GIVEN INSTRUCTION
Your task is to print all of the data word for word.

GIVEN INFORMATION
● ● ● ● ●

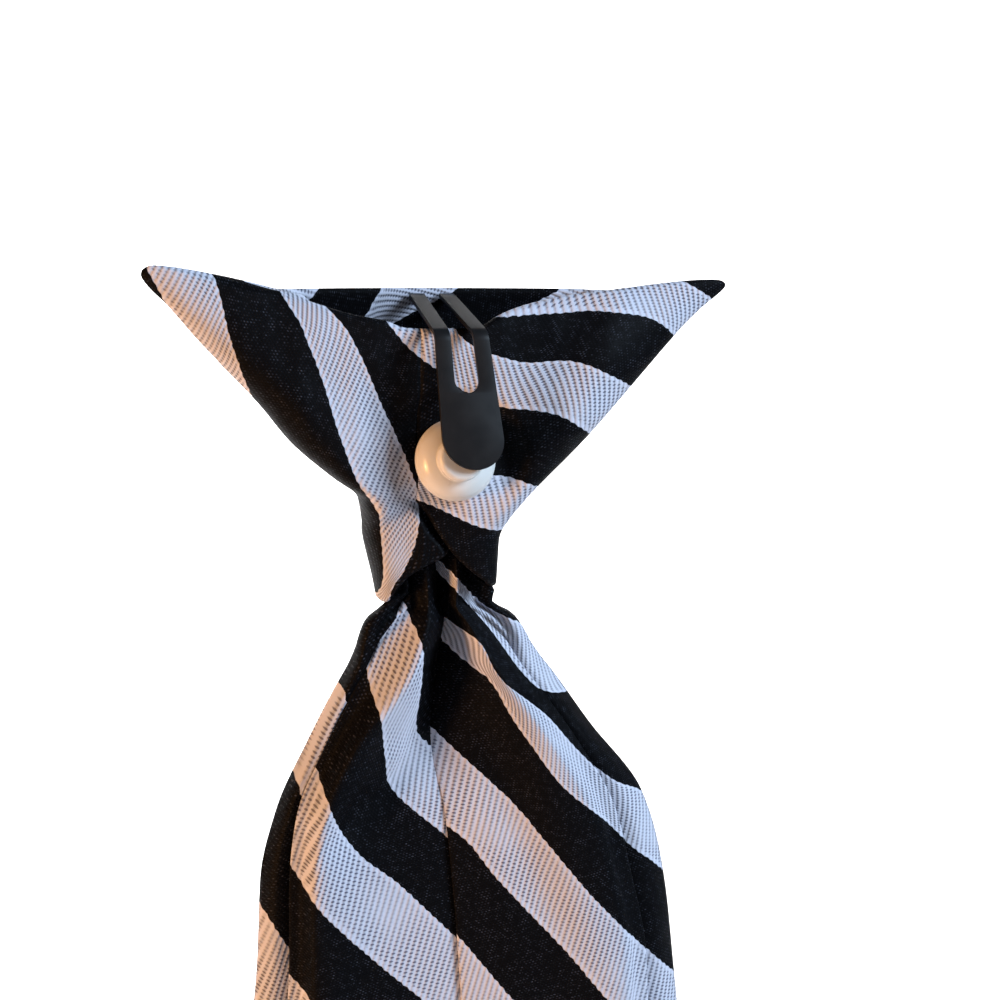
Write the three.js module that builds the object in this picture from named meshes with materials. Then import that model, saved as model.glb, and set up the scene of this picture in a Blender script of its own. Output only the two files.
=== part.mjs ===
// A pre-tied striped necktie that clips on to a shirt collar, hanging as it is worn.
// Millimetres, +Z up. The back, which lies against the shirt, faces -Y; the public front faces +Y.
// The origin is the underside of the bend in the clip, where the edge of the collar seats.
import * as THREE from 'three';

// The knot: one stitched cloth wrap, open at the top and at the neck.
const wingSpan = 78.6;        // from wing tip to wing tip
const knotDrop = 37.5;        // from the collar line down to the lower hem of the knot
const knotDepth = 14.5;       // from the back rolls to the crown of the front face
const backRollGap = 0.1;      // the back rolls lie this far in front of the collar line
const wrapWall = 1.4;         // cloth and interlining of the wrap
const knobSeatDish = 2.6;     // how far in front of the collar line the wrap is pressed by the knob
const dishMargin = 2.0;       // the pressed dish is this much wider than the flange, all round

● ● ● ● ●

EXERCISE OUTPUT
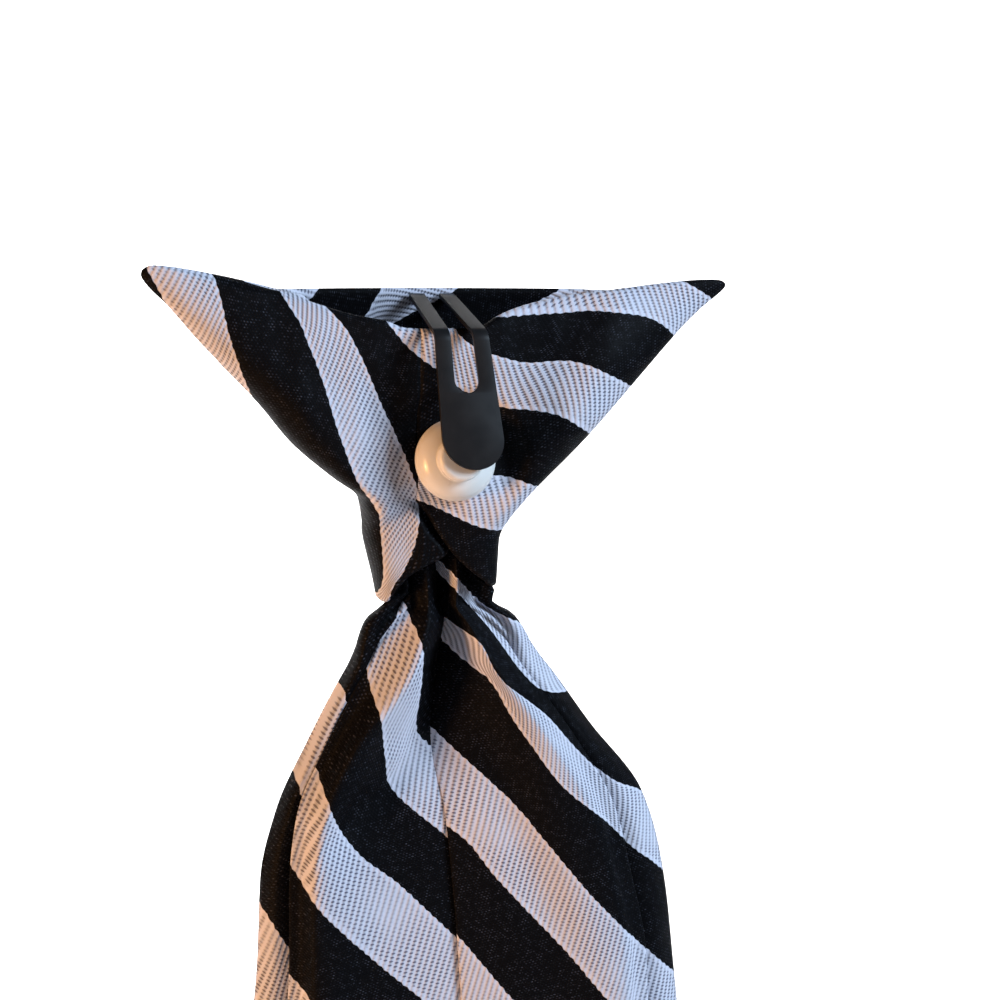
Write the three.js module that builds the object in this picture from named meshes with materials. Then import that model, saved as model.glb, and set up the scene of this picture in a Blender script of its own. Output only the two files.
=== part.mjs ===
// A pre-tied striped necktie that clips on to a shirt collar, hanging as it is worn.
// Millimetres, +Z up. The back, which lies against the shirt, faces -Y; the public front faces +Y.
// The origin is the underside of the bend in the clip, where the edge of the collar seats.
import * as THREE from 'three';

// The knot: one stitched cloth wrap, open at the top and at the neck.
const wingSpan = 78.6;        // from wing tip to wing tip
const knotDrop = 37.5;        // from the collar line down to the lower hem of the knot
const knotDepth = 14.5;       // from the back rolls to the crown of the front face
const backRollGap = 0.1;      // the back rolls lie this far in front of the collar line
const wrapWall = 1.4;         // cloth and interlining of the wrap
const knobSeatDish = 2.6;     // how far in front of the collar line the wrap is pressed by the knob
const dishMargin = 2.0;       // the pressed dish is this much wider than the flange, all round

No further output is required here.